[Directions]
Reproduce only this span: the line containing "Reconstruct the object", the line containing "gasket_w = 4.4; // [3:0.1:6]", and every line between them, all exactly as given.

[Data for the task]
######

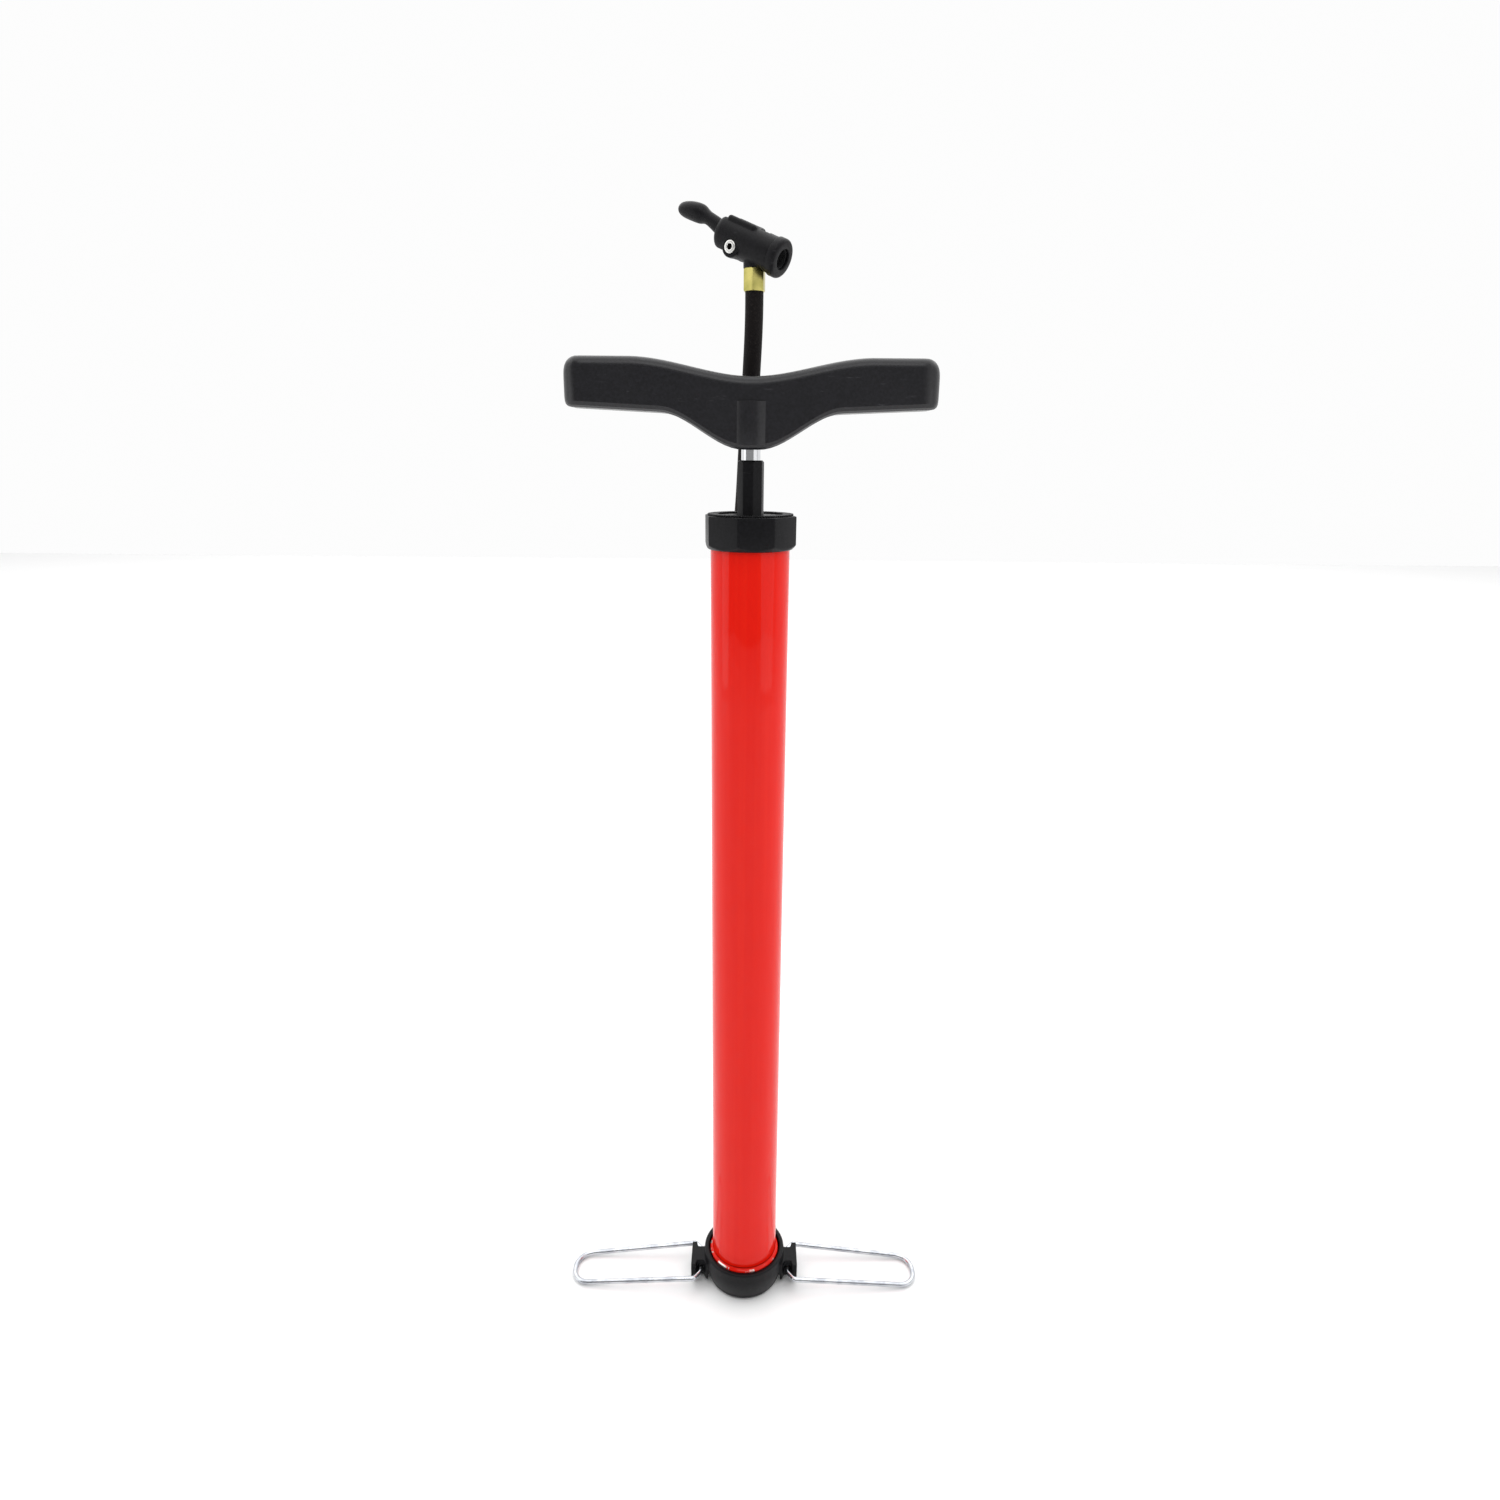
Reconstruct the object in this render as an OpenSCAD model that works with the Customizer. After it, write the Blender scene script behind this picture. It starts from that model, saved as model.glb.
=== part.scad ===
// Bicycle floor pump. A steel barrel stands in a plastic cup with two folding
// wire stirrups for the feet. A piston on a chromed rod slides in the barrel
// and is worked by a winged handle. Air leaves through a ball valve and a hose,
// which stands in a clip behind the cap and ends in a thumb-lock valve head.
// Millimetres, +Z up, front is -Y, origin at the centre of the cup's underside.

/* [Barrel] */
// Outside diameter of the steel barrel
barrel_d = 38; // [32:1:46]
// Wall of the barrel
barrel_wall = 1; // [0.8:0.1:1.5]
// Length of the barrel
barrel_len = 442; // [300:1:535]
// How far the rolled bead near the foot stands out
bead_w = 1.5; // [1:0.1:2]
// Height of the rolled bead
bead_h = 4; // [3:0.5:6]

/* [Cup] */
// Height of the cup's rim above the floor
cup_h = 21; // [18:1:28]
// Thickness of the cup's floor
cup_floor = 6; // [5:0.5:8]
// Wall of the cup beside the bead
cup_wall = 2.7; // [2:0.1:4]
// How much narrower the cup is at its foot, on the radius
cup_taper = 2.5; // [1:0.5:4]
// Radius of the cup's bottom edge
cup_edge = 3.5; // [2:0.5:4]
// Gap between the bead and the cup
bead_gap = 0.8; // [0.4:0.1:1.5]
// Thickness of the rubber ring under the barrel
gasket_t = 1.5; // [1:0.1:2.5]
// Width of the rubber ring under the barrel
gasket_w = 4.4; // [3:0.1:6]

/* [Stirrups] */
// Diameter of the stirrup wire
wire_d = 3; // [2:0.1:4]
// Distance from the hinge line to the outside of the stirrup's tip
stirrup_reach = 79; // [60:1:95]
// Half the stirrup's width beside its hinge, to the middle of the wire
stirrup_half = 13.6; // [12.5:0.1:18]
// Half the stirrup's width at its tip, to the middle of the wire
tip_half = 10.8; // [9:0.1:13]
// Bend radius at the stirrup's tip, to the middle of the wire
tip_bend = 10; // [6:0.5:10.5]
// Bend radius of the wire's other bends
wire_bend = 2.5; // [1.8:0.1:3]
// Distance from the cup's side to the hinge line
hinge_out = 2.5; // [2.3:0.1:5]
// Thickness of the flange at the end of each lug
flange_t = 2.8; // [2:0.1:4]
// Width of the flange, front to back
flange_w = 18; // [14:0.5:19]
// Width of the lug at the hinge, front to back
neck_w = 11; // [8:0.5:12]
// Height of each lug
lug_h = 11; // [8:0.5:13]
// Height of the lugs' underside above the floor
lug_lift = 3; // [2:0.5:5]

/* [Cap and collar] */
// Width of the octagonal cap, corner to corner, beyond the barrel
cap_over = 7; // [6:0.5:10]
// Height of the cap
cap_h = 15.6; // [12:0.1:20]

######

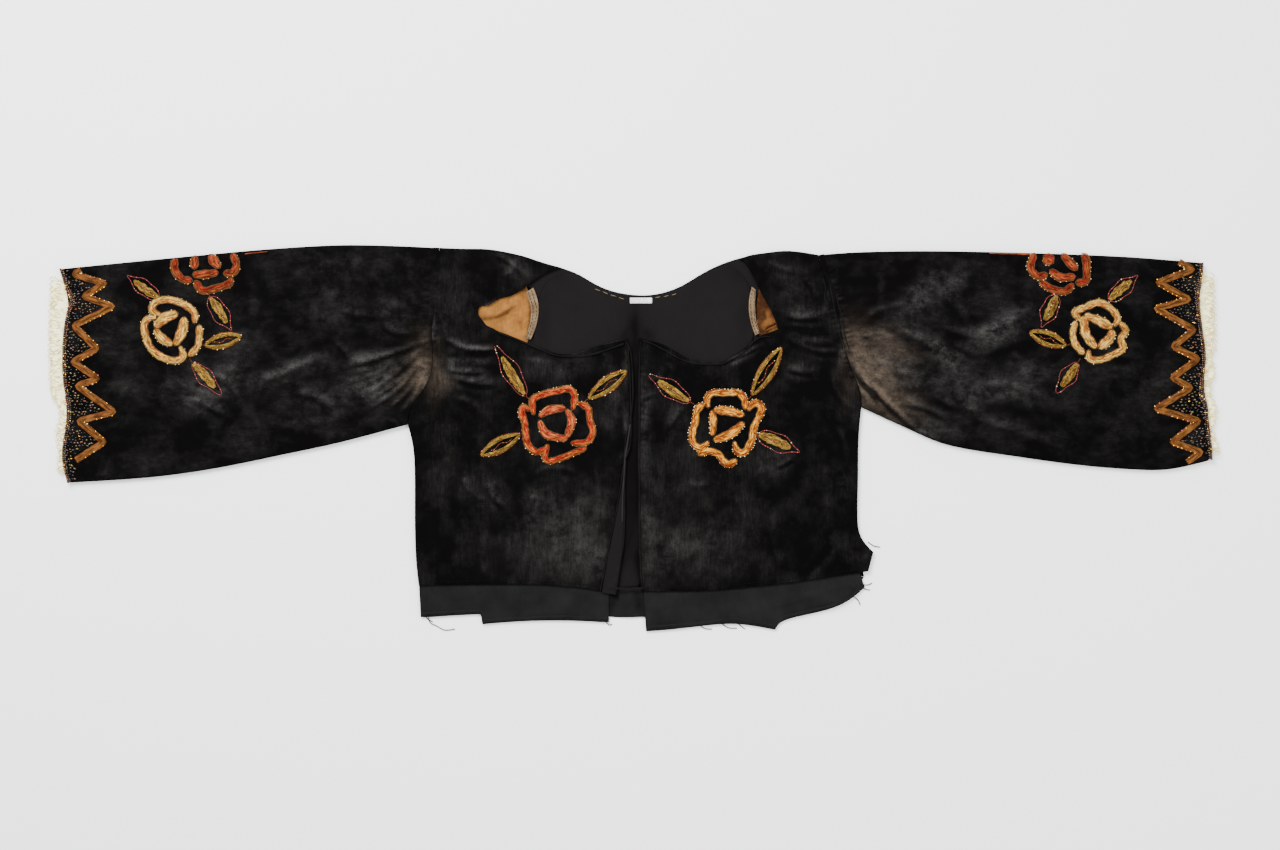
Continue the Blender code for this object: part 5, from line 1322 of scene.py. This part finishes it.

######

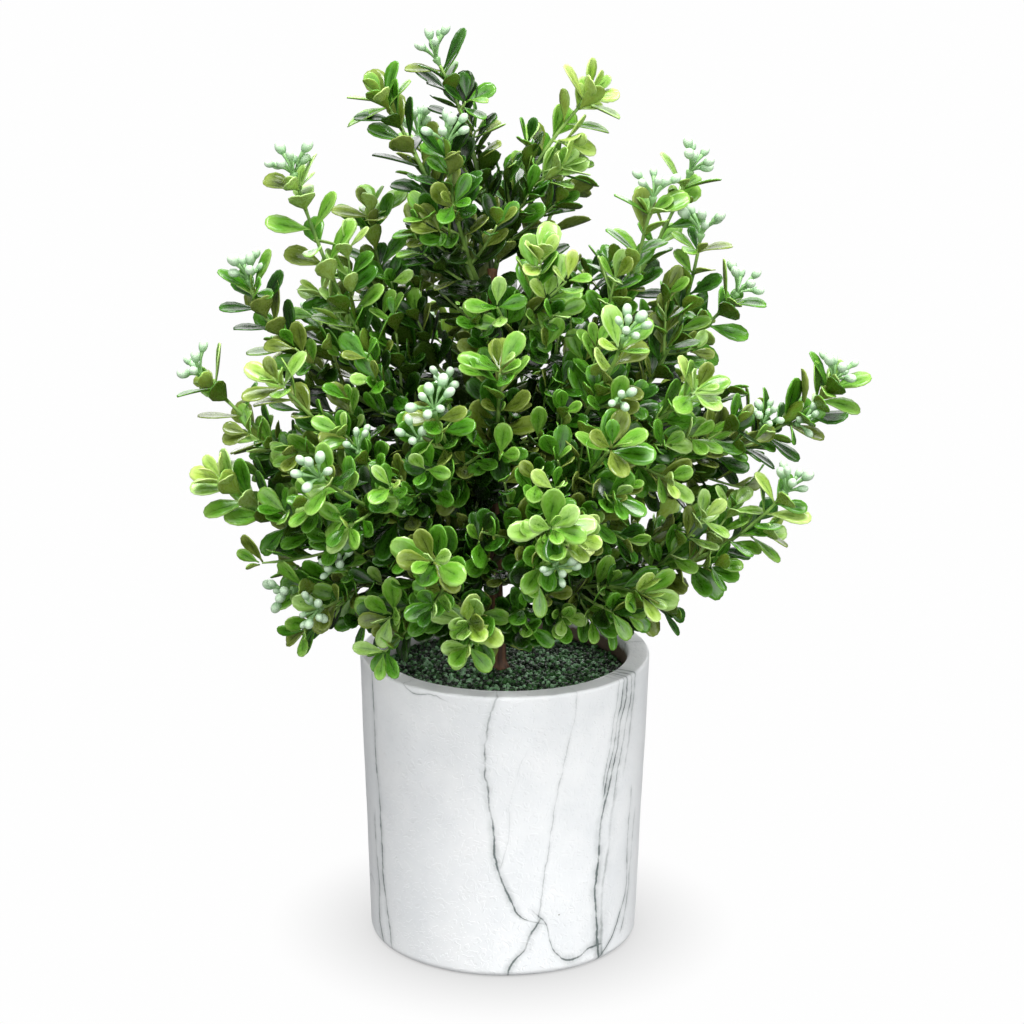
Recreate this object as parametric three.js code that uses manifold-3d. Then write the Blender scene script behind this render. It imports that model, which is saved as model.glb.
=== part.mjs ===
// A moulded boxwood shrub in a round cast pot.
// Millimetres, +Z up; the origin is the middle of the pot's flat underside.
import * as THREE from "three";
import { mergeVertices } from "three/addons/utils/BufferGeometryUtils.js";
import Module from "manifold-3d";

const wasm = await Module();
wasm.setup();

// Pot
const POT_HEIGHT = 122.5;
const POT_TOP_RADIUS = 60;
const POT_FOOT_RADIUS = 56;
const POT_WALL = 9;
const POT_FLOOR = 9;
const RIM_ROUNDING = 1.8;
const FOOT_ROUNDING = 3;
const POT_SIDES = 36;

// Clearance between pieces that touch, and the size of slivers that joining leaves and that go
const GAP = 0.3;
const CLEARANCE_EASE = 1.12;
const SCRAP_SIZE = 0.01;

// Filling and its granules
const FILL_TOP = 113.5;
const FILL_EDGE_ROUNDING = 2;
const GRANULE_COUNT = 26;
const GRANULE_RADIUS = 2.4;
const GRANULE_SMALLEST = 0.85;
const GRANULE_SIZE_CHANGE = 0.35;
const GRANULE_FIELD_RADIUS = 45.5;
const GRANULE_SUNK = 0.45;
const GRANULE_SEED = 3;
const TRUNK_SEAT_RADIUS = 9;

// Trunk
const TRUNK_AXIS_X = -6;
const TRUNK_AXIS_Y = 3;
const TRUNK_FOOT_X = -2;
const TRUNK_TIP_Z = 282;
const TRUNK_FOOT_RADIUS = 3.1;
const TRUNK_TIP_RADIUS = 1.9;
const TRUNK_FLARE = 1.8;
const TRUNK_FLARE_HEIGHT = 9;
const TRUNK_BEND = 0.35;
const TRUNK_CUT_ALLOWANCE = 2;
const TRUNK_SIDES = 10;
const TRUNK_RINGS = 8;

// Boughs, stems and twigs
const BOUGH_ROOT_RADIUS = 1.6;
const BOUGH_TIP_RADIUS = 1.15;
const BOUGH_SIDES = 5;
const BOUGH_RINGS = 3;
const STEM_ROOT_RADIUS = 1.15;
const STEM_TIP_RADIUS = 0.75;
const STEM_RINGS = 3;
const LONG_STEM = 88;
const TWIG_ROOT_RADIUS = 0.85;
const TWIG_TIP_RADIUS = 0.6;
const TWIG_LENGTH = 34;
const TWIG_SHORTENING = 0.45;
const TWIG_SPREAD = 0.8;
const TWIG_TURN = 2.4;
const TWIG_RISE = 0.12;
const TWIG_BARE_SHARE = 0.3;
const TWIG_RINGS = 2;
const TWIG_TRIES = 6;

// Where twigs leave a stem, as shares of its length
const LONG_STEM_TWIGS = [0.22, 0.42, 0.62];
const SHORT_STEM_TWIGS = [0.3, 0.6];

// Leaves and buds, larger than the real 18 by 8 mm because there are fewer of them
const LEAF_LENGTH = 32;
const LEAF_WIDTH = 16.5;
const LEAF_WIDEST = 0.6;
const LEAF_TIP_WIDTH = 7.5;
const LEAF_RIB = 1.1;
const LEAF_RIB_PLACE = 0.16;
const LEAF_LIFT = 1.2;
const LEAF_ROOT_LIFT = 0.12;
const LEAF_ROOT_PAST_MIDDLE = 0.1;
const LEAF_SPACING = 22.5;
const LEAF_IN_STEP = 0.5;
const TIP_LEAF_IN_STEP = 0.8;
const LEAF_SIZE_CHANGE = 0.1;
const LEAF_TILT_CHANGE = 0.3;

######

[Exercise response]
Reconstruct the object in this render as an OpenSCAD model that works with the Customizer. After it, write the Blender scene script behind this picture. It starts from that model, saved as model.glb.
=== part.scad ===
// Bicycle floor pump. A steel barrel stands in a plastic cup with two folding
// wire stirrups for the feet. A piston on a chromed rod slides in the barrel
// and is worked by a winged handle. Air leaves through a ball valve and a hose,
// which stands in a clip behind the cap and ends in a thumb-lock valve head.
// Millimetres, +Z up, front is -Y, origin at the centre of the cup's underside.

/* [Barrel] */
// Outside diameter of the steel barrel
barrel_d = 38; // [32:1:46]
// Wall of the barrel
barrel_wall = 1; // [0.8:0.1:1.5]
// Length of the barrel
barrel_len = 442; // [300:1:535]
// How far the rolled bead near the foot stands out
bead_w = 1.5; // [1:0.1:2]
// Height of the rolled bead
bead_h = 4; // [3:0.5:6]

/* [Cup] */
// Height of the cup's rim above the floor
cup_h = 21; // [18:1:28]
// Thickness of the cup's floor
cup_floor = 6; // [5:0.5:8]
// Wall of the cup beside the bead
cup_wall = 2.7; // [2:0.1:4]
// How much narrower the cup is at its foot, on the radius
cup_taper = 2.5; // [1:0.5:4]
// Radius of the cup's bottom edge
cup_edge = 3.5; // [2:0.5:4]
// Gap between the bead and the cup
bead_gap = 0.8; // [0.4:0.1:1.5]
// Thickness of the rubber ring under the barrel
gasket_t = 1.5; // [1:0.1:2.5]
// Width of the rubber ring under the barrel
gasket_w = 4.4; // [3:0.1:6]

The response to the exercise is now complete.